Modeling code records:
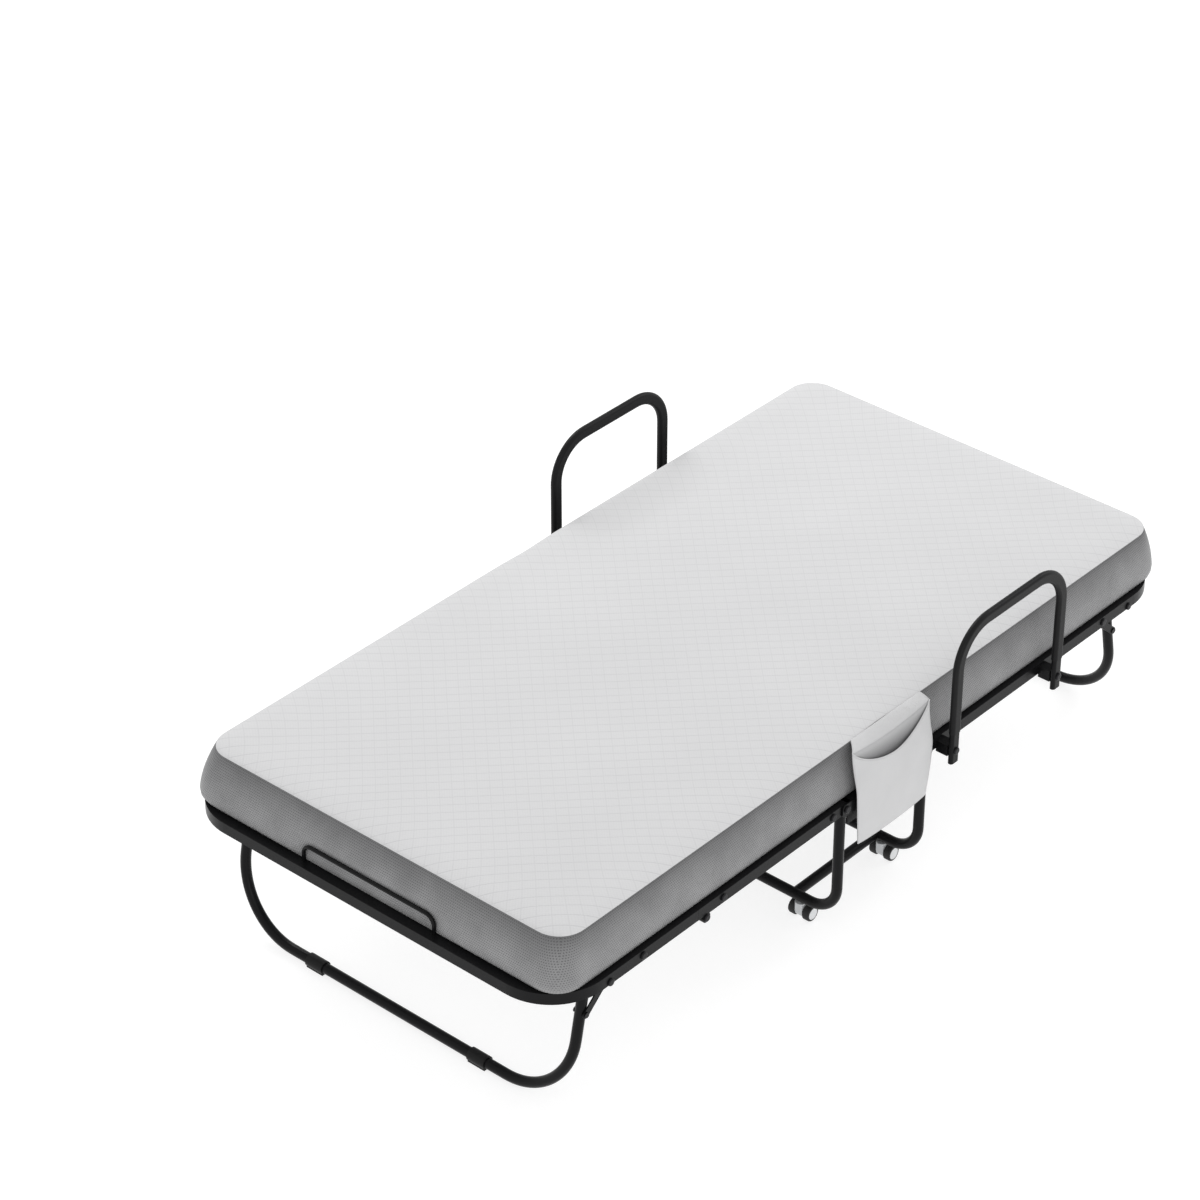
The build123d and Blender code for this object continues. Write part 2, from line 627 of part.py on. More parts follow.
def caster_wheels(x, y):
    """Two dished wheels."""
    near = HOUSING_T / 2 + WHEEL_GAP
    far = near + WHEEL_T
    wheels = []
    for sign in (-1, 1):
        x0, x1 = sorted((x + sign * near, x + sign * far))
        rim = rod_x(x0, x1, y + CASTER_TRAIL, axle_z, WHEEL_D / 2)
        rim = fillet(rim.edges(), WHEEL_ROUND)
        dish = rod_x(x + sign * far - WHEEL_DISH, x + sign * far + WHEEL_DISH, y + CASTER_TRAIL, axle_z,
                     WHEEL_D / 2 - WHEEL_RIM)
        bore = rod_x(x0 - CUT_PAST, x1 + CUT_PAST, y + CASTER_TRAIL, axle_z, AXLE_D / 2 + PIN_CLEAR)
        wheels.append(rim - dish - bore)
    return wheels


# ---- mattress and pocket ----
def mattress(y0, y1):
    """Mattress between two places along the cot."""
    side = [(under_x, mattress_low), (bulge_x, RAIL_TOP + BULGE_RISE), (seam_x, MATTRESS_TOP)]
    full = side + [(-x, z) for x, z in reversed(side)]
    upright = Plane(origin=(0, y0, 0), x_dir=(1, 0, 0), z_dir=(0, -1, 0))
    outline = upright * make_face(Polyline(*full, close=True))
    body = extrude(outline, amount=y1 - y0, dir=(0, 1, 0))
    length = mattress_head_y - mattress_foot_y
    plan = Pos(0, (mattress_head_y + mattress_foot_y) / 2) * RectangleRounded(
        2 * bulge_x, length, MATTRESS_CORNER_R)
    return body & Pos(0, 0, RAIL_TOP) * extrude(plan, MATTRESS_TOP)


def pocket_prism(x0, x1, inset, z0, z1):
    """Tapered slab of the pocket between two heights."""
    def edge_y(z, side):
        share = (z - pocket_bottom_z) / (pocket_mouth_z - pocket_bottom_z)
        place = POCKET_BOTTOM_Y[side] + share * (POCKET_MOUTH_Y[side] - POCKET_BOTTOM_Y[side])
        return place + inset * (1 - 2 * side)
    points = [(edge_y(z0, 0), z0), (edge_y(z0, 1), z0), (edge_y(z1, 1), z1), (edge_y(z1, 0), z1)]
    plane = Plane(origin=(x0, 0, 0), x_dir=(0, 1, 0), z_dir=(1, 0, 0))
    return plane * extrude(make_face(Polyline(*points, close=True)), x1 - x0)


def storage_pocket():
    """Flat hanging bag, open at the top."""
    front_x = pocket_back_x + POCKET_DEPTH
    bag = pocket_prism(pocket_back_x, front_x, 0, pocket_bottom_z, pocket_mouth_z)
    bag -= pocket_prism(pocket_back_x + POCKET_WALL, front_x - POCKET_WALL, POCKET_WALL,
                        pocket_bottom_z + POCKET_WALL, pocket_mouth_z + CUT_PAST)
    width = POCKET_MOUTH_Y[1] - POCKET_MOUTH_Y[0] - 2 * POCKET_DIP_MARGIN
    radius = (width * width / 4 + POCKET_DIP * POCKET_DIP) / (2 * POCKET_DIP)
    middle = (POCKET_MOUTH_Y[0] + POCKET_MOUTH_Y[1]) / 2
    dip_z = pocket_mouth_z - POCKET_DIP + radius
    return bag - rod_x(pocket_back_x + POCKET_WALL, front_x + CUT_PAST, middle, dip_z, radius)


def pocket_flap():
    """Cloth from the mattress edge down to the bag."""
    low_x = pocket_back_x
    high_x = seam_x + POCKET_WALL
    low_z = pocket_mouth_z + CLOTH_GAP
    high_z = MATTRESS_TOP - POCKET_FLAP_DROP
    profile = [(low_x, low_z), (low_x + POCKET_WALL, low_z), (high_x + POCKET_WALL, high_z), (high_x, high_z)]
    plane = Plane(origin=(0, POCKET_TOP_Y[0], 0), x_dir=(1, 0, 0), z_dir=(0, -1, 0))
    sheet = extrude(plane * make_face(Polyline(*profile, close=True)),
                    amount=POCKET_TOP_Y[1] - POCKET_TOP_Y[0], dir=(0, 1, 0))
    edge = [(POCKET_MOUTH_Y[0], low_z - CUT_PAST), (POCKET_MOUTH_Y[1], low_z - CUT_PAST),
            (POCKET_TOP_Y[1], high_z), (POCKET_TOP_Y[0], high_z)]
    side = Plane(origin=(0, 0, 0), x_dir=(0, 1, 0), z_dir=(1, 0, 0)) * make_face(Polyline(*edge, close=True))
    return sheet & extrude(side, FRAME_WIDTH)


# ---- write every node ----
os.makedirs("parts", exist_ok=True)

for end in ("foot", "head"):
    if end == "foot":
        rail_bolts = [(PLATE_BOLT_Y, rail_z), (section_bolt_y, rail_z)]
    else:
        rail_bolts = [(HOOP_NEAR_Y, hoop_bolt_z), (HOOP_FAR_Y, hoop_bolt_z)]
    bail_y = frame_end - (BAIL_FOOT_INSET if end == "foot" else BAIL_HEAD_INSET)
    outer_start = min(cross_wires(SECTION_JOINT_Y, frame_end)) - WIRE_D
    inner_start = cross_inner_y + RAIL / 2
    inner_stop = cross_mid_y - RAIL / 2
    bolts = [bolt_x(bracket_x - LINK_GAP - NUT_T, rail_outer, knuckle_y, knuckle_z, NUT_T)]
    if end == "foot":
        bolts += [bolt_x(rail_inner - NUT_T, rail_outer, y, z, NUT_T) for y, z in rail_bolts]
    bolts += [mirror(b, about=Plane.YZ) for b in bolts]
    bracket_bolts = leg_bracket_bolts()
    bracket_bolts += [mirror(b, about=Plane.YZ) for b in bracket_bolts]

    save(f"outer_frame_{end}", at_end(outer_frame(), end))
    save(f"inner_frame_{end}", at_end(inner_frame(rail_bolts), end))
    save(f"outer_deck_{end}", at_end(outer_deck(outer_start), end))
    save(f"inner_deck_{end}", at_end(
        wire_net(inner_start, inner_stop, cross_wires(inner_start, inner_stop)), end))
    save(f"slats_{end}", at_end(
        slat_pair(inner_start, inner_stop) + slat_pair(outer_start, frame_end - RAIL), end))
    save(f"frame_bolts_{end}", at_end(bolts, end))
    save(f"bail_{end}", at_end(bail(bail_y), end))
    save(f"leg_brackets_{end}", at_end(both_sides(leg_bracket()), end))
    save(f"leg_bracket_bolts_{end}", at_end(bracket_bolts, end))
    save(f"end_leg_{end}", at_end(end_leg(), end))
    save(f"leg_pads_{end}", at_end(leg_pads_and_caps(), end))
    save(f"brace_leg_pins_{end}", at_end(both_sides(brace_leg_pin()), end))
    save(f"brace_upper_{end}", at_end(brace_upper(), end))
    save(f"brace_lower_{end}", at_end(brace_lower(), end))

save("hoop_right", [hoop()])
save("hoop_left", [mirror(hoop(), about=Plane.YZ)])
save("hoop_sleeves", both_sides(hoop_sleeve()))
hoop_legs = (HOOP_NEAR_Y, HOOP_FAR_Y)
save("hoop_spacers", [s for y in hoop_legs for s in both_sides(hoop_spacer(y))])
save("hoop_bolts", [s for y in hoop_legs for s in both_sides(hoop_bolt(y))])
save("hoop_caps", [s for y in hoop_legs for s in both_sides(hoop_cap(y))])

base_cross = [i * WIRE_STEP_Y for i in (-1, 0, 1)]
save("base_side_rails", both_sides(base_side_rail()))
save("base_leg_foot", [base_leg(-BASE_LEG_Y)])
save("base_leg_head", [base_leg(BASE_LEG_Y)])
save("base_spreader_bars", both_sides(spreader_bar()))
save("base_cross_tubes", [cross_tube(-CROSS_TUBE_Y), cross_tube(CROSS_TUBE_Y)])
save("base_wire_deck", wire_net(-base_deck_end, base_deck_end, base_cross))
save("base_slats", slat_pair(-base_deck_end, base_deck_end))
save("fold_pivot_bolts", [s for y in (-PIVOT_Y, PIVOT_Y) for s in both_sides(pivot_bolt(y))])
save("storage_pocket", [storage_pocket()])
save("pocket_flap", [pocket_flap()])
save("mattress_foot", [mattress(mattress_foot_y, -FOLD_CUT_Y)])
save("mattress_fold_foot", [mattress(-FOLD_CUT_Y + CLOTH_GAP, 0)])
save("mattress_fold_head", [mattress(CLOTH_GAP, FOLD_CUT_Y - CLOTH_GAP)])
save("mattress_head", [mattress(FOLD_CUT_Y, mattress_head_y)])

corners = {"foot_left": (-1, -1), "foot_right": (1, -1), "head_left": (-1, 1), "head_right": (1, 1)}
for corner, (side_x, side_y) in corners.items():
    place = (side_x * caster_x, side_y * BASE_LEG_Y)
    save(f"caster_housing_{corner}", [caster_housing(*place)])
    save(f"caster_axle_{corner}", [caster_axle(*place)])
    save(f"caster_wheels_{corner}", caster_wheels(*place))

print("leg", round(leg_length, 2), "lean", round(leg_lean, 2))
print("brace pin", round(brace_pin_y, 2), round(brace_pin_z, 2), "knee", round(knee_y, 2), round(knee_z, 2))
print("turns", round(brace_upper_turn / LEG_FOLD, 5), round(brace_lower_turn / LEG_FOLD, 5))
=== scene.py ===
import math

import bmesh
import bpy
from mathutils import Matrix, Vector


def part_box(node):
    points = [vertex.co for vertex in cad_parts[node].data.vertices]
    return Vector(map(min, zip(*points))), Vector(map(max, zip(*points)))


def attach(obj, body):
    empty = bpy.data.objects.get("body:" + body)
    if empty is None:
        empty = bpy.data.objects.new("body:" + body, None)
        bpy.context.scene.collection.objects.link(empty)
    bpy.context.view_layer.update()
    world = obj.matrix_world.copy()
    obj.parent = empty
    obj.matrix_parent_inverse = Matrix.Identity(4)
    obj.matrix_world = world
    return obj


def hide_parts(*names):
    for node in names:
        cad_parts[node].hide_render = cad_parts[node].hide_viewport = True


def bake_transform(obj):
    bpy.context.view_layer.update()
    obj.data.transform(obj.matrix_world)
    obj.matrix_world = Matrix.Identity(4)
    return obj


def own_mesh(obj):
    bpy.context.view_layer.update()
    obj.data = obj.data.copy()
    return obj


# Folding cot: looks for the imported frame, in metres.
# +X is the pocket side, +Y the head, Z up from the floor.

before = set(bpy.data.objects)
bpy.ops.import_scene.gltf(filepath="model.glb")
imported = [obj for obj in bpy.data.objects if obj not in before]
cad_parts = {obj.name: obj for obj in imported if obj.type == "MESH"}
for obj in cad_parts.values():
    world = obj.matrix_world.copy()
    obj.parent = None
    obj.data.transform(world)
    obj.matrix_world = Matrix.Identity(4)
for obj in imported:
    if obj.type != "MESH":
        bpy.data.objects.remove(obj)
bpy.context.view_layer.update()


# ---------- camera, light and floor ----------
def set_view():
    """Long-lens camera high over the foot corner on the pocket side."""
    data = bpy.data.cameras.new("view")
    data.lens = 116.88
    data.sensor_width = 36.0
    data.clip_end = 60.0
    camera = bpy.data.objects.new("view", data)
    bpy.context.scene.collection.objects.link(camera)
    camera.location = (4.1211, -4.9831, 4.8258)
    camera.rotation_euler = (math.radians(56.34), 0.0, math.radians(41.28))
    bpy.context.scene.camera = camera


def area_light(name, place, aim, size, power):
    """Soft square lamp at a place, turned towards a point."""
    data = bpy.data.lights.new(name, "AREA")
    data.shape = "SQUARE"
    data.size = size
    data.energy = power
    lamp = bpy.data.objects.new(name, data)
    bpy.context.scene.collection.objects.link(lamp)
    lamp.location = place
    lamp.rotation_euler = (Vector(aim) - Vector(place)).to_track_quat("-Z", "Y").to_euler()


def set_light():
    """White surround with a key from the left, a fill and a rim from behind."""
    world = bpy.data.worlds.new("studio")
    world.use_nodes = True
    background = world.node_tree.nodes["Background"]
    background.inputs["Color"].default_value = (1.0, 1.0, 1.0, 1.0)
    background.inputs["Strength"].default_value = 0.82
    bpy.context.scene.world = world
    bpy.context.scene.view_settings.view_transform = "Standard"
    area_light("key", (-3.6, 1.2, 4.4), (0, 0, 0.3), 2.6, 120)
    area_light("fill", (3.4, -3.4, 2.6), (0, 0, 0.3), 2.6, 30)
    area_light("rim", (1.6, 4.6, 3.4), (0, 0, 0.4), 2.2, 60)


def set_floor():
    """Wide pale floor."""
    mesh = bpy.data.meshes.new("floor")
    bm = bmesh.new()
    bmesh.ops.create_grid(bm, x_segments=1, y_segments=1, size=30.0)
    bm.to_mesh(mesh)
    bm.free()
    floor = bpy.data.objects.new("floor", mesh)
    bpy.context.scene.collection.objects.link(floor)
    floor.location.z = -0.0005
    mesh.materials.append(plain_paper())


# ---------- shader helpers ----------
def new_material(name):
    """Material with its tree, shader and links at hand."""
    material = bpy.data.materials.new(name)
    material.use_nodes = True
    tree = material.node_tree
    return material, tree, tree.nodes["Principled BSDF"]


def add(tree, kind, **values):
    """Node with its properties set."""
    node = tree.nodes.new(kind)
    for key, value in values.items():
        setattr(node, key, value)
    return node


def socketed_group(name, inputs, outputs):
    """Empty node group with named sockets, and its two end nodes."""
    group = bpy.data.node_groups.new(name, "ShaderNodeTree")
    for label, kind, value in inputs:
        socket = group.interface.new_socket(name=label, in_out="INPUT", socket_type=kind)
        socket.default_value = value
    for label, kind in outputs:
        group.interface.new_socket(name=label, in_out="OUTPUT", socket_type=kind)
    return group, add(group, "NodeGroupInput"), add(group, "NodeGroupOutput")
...
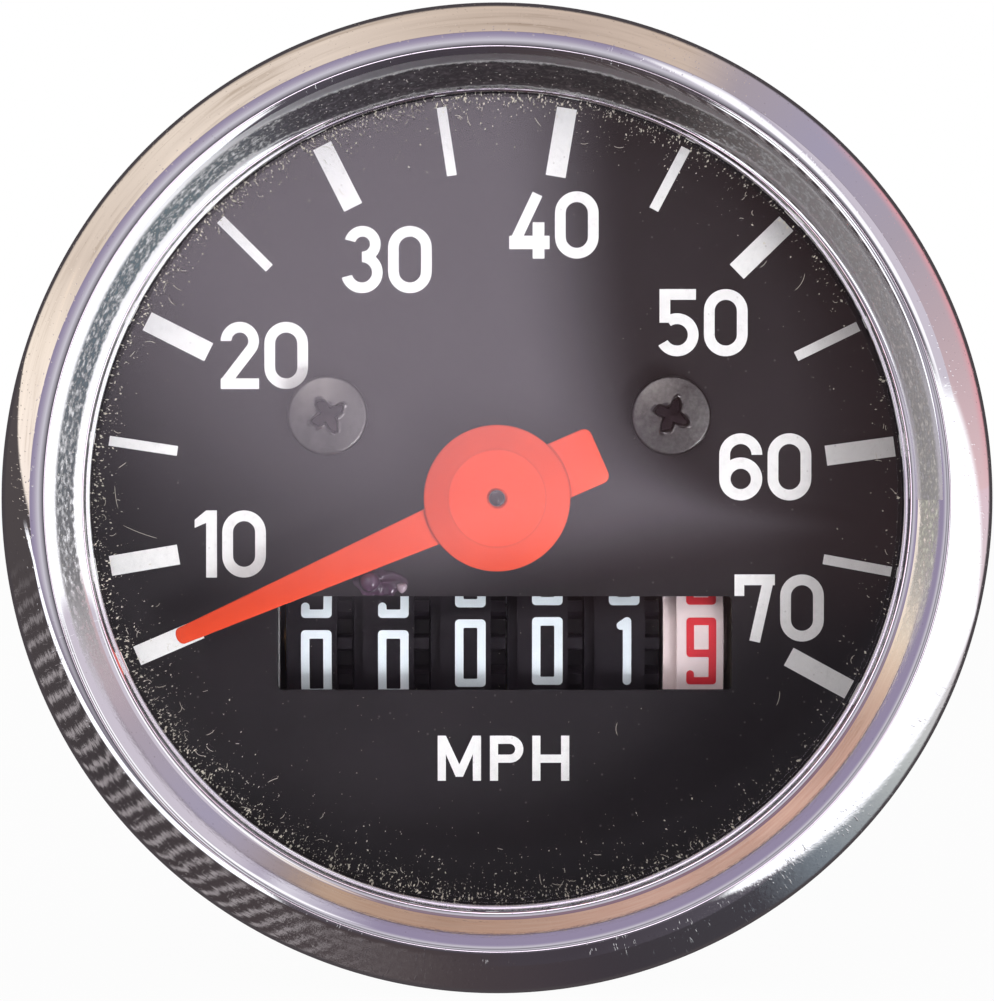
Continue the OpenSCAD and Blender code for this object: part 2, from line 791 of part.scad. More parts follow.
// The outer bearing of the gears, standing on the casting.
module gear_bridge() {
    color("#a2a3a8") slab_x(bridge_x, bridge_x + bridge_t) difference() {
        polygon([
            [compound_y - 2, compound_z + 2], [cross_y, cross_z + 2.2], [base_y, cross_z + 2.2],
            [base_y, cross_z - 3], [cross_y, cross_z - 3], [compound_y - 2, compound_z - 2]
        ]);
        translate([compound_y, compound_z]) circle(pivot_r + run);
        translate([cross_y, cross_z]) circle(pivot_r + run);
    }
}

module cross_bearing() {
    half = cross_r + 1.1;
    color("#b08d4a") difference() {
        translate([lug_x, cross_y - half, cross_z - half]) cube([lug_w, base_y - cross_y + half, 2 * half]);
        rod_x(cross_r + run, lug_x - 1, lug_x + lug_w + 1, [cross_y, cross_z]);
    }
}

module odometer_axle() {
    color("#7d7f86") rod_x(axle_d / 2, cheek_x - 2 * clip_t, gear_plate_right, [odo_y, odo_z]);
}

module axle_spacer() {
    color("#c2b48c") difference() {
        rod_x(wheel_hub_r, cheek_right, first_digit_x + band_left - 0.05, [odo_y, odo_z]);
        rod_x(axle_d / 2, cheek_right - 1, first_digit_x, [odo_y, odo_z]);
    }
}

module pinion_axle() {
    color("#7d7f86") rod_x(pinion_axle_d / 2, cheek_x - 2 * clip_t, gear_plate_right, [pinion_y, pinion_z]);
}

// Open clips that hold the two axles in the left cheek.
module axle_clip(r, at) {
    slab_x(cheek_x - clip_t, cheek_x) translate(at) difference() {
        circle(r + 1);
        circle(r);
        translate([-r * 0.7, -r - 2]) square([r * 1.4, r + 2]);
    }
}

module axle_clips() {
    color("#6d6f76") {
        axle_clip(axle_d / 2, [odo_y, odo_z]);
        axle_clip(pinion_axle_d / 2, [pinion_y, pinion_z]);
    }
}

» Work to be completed
Every line from the one containing "[mattress(-FOLD_CUT_Y + CLOTH_GAP, 0)])" through the one containing "obj.parent = empty" is to be given again exactly, both ends included, and no line outside that range.

» Task result
save("mattress_fold_foot", [mattress(-FOLD_CUT_Y + CLOTH_GAP, 0)])
save("mattress_fold_head", [mattress(CLOTH_GAP, FOLD_CUT_Y - CLOTH_GAP)])
save("mattress_head", [mattress(FOLD_CUT_Y, mattress_head_y)])

corners = {"foot_left": (-1, -1), "foot_right": (1, -1), "head_left": (-1, 1), "head_right": (1, 1)}
for corner, (side_x, side_y) in corners.items():
    place = (side_x * caster_x, side_y * BASE_LEG_Y)
    save(f"caster_housing_{corner}", [caster_housing(*place)])
    save(f"caster_axle_{corner}", [caster_axle(*place)])
    save(f"caster_wheels_{corner}", caster_wheels(*place))

print("leg", round(leg_length, 2), "lean", round(leg_lean, 2))
print("brace pin", round(brace_pin_y, 2), round(brace_pin_z, 2), "knee", round(knee_y, 2), round(knee_z, 2))
print("turns", round(brace_upper_turn / LEG_FOLD, 5), round(brace_lower_turn / LEG_FOLD, 5))
=== scene.py ===
import math

import bmesh
import bpy
from mathutils import Matrix, Vector


def part_box(node):
    points = [vertex.co for vertex in cad_parts[node].data.vertices]
    return Vector(map(min, zip(*points))), Vector(map(max, zip(*points)))


def attach(obj, body):
    empty = bpy.data.objects.get("body:" + body)
    if empty is None:
        empty = bpy.data.objects.new("body:" + body, None)
        bpy.context.scene.collection.objects.link(empty)
    bpy.context.view_layer.update()
    world = obj.matrix_world.copy()
    obj.parent = empty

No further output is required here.